The TOC OIC and, the overhearing Battle Captain, informed me they didn’t need or want to know this information any more. They told me to “drop it” and to just assist them and the FP in finding out where more of these print shops creating “anti-Iraqi literature” might be. I couldn’t believe what I heard.

I am the type of person who likes to know how things work, and as an analyst, this means I always want to figure out the truth. Unlike other analysts in my section, or other sections within 2-10BCT, I was not satisfied with just scratching the surface, and producing “canned” or “cookie cutter” assessments. I wanted to know why something was the way it was, and what we could do to correct or mitigate a situation. I knew that if I continued to assist the Baghdad FP in identifying the political opponents of Prime Minister al-Maliki, those people would be arrested, and in the custody of this special unit of the Baghdad FP, very likely tortured and not seen again for a very long time, if ever.

Instead of assisting the special unit of the Baghdad FP, I decided to take the information and disclose it to the WLO in the hope that, before the upcoming 7 March 2010 election, they could generate immediate press on the issue, and prevent this unit of the FP from continuing to crack down on political opponents.

At the same time, I began sifting through information from the U. S . Southern Command (SOUTHCOM) and Joint Task Force (JTF) Guantanamo, Cuba (GTMO). The thought occurred to me, although unlikely, that I wouldn’t be surprised if the individuals detained by the FP might be turned over back into U.S. custody and ending up in the custody of JTF-GTMO.

I have always been interested on the issue of the moral efficacy of our actions surrounding JTF-GTMO. On the one hand, I always understood the need to detain and interrogate individuals who might wish to harm the U.S. and our allies. I felt that was what we were trying to do at JTF-GTMO. However, the more I became educated on the topic, it seemed that we found ourselves holding an increasing number of individuals indefinitely that we believed or knew were innocent, low-level “foot soldiers” that didn’t have useful intelligence and would be released if they were still held in theater.
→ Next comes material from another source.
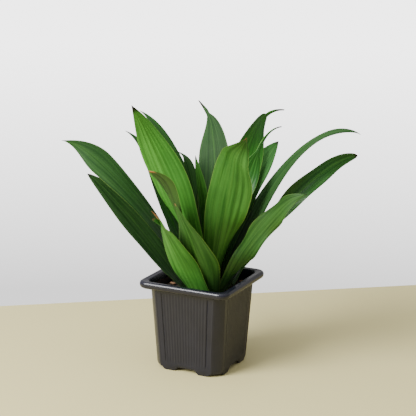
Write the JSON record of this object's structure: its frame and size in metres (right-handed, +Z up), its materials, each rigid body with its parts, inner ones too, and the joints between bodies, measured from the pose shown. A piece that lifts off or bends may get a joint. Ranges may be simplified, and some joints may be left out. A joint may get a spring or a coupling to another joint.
{
  "type": "potted dracaena",
  "caption": "Young strap-leaved foliage plant: a rosette of arching green leaves on a short cane, in potting mix in a square ribbed nursery pot.",
  "frame": {"origin": "middle of the pot on the surface it stands on, which is also within 2 mm of the middle of the whole plant's footprint", "axes": "+Z up; the pot's four sides face +X, -X, +Y and -Y"},
  "size_m": [0.2965, 0.1914, 0.292],
  "materials": {
    "pot": "satin",
    "potting_mix": "matte",
    "stem": "matte",
    "leaf": "satin",
    "bark": "matte"
  },
  "bodies": {
    "root": {"pot": "pot", "potting_mix": "potting_mix", "stem": "stem", "leaf_01": "leaf", "leaf_02": "leaf", "leaf_03": "leaf", "leaf_04": "leaf", "leaf_05": "leaf", "leaf_06": "leaf", "leaf_07": "leaf", "leaf_08": "leaf", "leaf_09": "leaf", "leaf_10": "leaf", "leaf_11": "leaf", "leaf_12": "leaf", "leaf_13": "leaf", "leaf_14": "leaf", "leaf_15": "leaf", "leaf_16": "leaf", "leaf_17": "leaf", "leaf_18": "leaf", "leaf_19": "leaf", "leaf_20": "leaf", "leaf_21": "leaf", "leaf_22": "leaf", "leaf_23": "leaf", "leaf_24": "leaf", "bark_chip_01": "bark", "bark_chip_02": "bark", "bark_chip_03": "bark", "bark_chip_04": "bark", "bark_chip_05": "bark", "bark_chip_06": "bark", "bark_chip_07": "bark", "bark_chip_08": "bark", "bark_chip_09": "bark", "bark_chip_10": "bark", "bark_chip_11": "bark", "bark_chip_12": "bark"}
  },
  "joints": []
}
I also recalled that in early 2009, the then-newly-elected president, Barack Obama, stated he would close JTF-GTMO and that the facility compromised our standing in the world and diminished our “moral authority.” After familiarizing myself with the Detainee Assessment Briefs, I agreed.


During this time, I had nothing but work to distract me. I read more of the diplomatic cables published on the Department of State (DOS) Net Centric Diplomacy (NCD) server. With my insatiable curiosity and interest in geopolitics, I became fascinated with them. I read not only cables on Iraq, but also about countries and events I found interesting. The more I read, the more I was fascinated by the way we dealt with other nations and organizations. I also began to think that they documented backdoor deals and seemingly criminal activity that didn’t seem characteristic of the de facto leader of the free world.

Up to this point during the deployment, I had issues I struggled with and difficulty at work. Of the documents released, the cables are the only one I was not absolutely certain couldn’t harm the U.S. I conducted research on the cables published on NCD, as well as how DOS cables work in general.

The more I read the cables, the more I came to the conclusion that this type of information should become public. I once read and used a quote on open diplomacy written after the First World War, and how the world would be a better place if states would avoid making secret pacts and deals with and against each other. I thought these cables were a prime example of the need for a more open diplomacy. Given all the DOS information I read, the fact that most of the cables were unclassified, and that all of the cables had the SIPDIS caption, I believed that the public release of these cables would not damage the U.S. However, I did believe the cables might be embarrassing, since they represented very honest opinions and statements behind the backs of other nations and organizations. In many ways, these cables are a catalog of cliques and gossip. I believed exposing this information might make some within the DOS and others unhappy.